Его разбудили запахи. Ароматы еды, которую Пия готовила для него. Потом ее рука, осторожно гладившая его по щекам и вискам. Прогнавшая головную боль.
– Ярнебринг все еще здесь? – спросил Юханссон.
– Можешь не волноваться, – сказала Пия. – Я отослала его час назад. И приготовила тебе поесть, – добавила она, кивнув в направлении подноса, который поставила на столик рядом с диваном.
Наконец дома, наконец понятная еда. Пожалуй, не такая, какую он выбрал бы сам, но все равно из другого и лучшего мира, чем тот, где все получали все почти как под копирку из большой казенной кухни. Теплый салат с рисом и жареным лососем, в меру розовым ближе к середине. Пожалуй, многовато салата, на его вкус, но там находилась также спаржа и грибы.
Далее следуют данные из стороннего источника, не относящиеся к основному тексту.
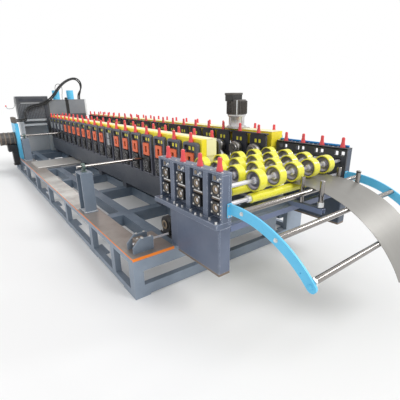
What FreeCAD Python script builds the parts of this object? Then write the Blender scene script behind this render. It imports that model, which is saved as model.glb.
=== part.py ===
import FreeCAD, Part
import math
import os

# Roll forming machine, in millimetres. While it is built, X runs across from the left side of the base,
# Y runs from the front of the base towards the far end, and Z is up from the floor. At the end every
# piece is moved so that the origin is in the middle of the machine, on the floor.

# Base frame
base_width = 2335
base_height = 405
base_margin = 40
pad_height = 15
pad_length = 260
pad_width = 150
rail_width = 60
side_rail_height = 58
side_post_width = 90
side_post_pitch = 1060
first_main_post = 1125
short_post = 480
front_rail_depth = 60
front_top_rail = 135
front_bottom_rail = 105
front_rail_end = 1842
front_posts = ((835, 935), (1675, 1842), (2048, 2275))
corner_post = 95
cross_beam_width = 130
cross_beam_height = 135
long_beam_width = 120

# Deck and bed plate on the base
deck_thickness = 8
deck_width = 225
deck_front_width = 415
deck_front_length = 430
trim_thickness = 3
trim_front_height = 27
trim_side_height = 10
bed_to_far_post = 1250
bed_depth = 710
bed_left = 85
bed_height = 45
bed_nose_radius = 14

# Pass line and strip
pass_height = 570
strip_thickness = 3
strip_width = 500
strip_end_angle = 64
rest_gap = 0.3

# Rows of roll stands
left_row_x = 885
rows_apart = 1300
row_width = 305
row_overhang = 140
row_beam_height = 287
row_beam_chamfer = 10
slide_height = 70
slide_inset = 10
stand_count = 20
stand_pitch = 320
first_stand = 390
stand_width = 255
stand_height = 503
stand_thickness = 38
stand_corner = 38
inner_stand_thickness = 26
cover_inner_gap = 50
cover_rise = 33
cover_depth = 168
cover_end_thickness = 10
adjuster_size = 148
adjuster_thickness = 10
adjuster_rise = 107
block_width = 170
block_height = 190
block_thickness = 14
block_drop = 79
tie_bar_height = 16
tie_bar_width = 40

# Forming rolls of the rows
form_roll_radius = 92
form_roll_length = 118
form_roll_sides = 6

# Screw covers
cap_base = 46
cap_top = 34
cap_height = 98

# Entry unit
entry_inner_left = 521
entry_width = 1514
entry_front = -650
entry_back = 230
entry_first = -570
entry_pitch = 232
entry_count = 4
entry_rise = 225
flange_drop = 190
flange_height = 45
flange_width = 141
flange_back = 255
flange_gap = 4
entry_box_width = 116
entry_box_back = -80
entry_box_height = 373
entry_box_chamfer = 8
entry_rim = 14
entry_rim_inset = 4
entry_leg_width = 80
entry_leg_back = 80
panel_depth = 91
web_thickness = 26
rib_width = 60
end_rib_width = 28
top_plate = 20
window_width = 44
window_height = 44
window_gap = 22
window_drop = 34
bearing_block_width = 100
bearing_block_height = 96
bearing_block_depth = 62
web_hole_gap = 7
cross_beam_rise = 155
cross_beam_back = 120
pipe_radius = 11
pipe_sides = 8
pipe_front = 30

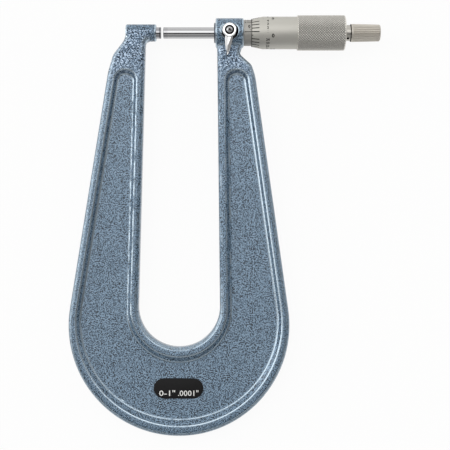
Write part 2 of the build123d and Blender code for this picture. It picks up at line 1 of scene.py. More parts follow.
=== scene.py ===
import bmesh
import bpy
from math import atan2, cos, pi, radians, sin
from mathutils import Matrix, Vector

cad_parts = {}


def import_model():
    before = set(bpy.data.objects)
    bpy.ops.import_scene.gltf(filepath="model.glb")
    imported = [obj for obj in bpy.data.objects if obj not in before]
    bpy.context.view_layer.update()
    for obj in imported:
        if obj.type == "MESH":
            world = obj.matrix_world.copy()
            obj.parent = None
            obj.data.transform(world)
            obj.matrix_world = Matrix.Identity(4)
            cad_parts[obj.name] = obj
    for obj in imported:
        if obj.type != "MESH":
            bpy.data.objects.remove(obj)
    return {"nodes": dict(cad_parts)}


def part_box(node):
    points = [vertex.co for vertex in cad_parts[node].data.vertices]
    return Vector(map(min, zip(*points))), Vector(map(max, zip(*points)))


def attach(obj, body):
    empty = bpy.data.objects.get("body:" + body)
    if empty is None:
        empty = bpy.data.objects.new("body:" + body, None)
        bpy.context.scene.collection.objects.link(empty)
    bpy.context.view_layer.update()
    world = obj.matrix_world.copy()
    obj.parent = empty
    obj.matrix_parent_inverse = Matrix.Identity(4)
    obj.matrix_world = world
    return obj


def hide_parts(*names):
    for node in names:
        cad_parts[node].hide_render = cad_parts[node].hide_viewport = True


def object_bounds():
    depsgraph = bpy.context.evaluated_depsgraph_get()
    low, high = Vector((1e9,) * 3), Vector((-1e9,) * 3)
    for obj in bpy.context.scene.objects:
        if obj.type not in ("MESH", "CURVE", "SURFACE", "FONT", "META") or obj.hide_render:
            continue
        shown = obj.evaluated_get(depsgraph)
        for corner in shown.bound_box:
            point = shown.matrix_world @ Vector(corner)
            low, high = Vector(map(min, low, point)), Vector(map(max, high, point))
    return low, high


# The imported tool. Sizes are written in millimetres and turned to metres where they are used.
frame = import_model()
cad_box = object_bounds()
scene = bpy.context.scene
scene.view_settings.view_transform = "Standard"
MM = 0.001


# Camera straight above the tool. One of the picture's 450 pixels is 0.5625 mm wide at the height
# of the spindle, and the middle of the picture lies a little to the right of the throat.
camera_height = 534 * MM
picture_width = 450 * 0.5625 * MM
picture_middle = Vector((35.9, -108.0)) * MM
camera_data = bpy.data.cameras.new("camera")
camera_data.sensor_width = 36
camera_data.lens = camera_data.sensor_width * camera_height / picture_width
camera = bpy.data.objects.new("camera", camera_data)
camera.location = (*picture_middle, camera_height)
scene.collection.objects.link(camera)
scene.camera = camera


# Studio light: a wide white diffuser over the tool, brightest a little past the head, a narrow
# bright strip low on the left, and grey all round. Ground steel mirrors the gap in front of the
# diffuser as a black line. Together they light a level surface about as white paper in daylight.
def add(tree, kind, inputs=None, **settings):
    """Adds one node. Its inputs are values, or the sockets that they are linked to."""
    node = tree.nodes.new(kind)
    for name, value in settings.items():
        setattr(node, name, value)
    for name, value in (inputs or {}).items():
        if isinstance(value, bpy.types.NodeSocket):
            tree.links.new(value, node.inputs[name])
        else:
            node.inputs[name].default_value = value
    return node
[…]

Никакого масла, вина или даже толики шнапса, естественно, но вполне пригодилась его холодная минеральная вода. Вдобавок настоящий кофе. Двойной эспрессо с теплым молоком, поданным в отдельном сливочнике.
«Ты жив, – подумал Ларс Мартин Юханссон. – Поэтому кончай жалеть себя».
– Ты слишком добра ко мне, Пия, – сказал Юханссон. – Будь ты героиней самого обычного романа, действие которого происходит в наши дни, твои товарки из редакций культуры разных средств массовой информации страны растерли бы тебя в порошок за измену женскому делу.
– А случись все наоборот, как обстояло бы дело тогда? – спросила Пия. – Если бы я заболела?
– Возможно, столь же плохо, – ответил Юханссон.
– В печали и в радости, – сказала Пия и подняла свой бокал.
– В печали и в радости, – согласился Юханссон.
– Ты в состоянии обсудить практические детали? – поинтересовалась Пия, как только они закончили есть.
Юханссон ограничился кивком. Внезапно на него нахлынуло беспокойство, причину которого он не мог понять. Ведь ситуация вроде бы выглядела стабильной. Случившееся уже невозможно было отыграть назад. А будущее, пожалуй, еще в какой-то мере зависело от него.
По мнению Ульрики Стенхольм, лучше для всех сторон, а также для ее пациента и мужа Пии, стало бы, если бы Юханссона перевели в какой-нибудь интернат, специализирующийся на реабилитации.
– Абсолютно исключено, – сказала Пия и покачала головой. – На это он никогда не согласится.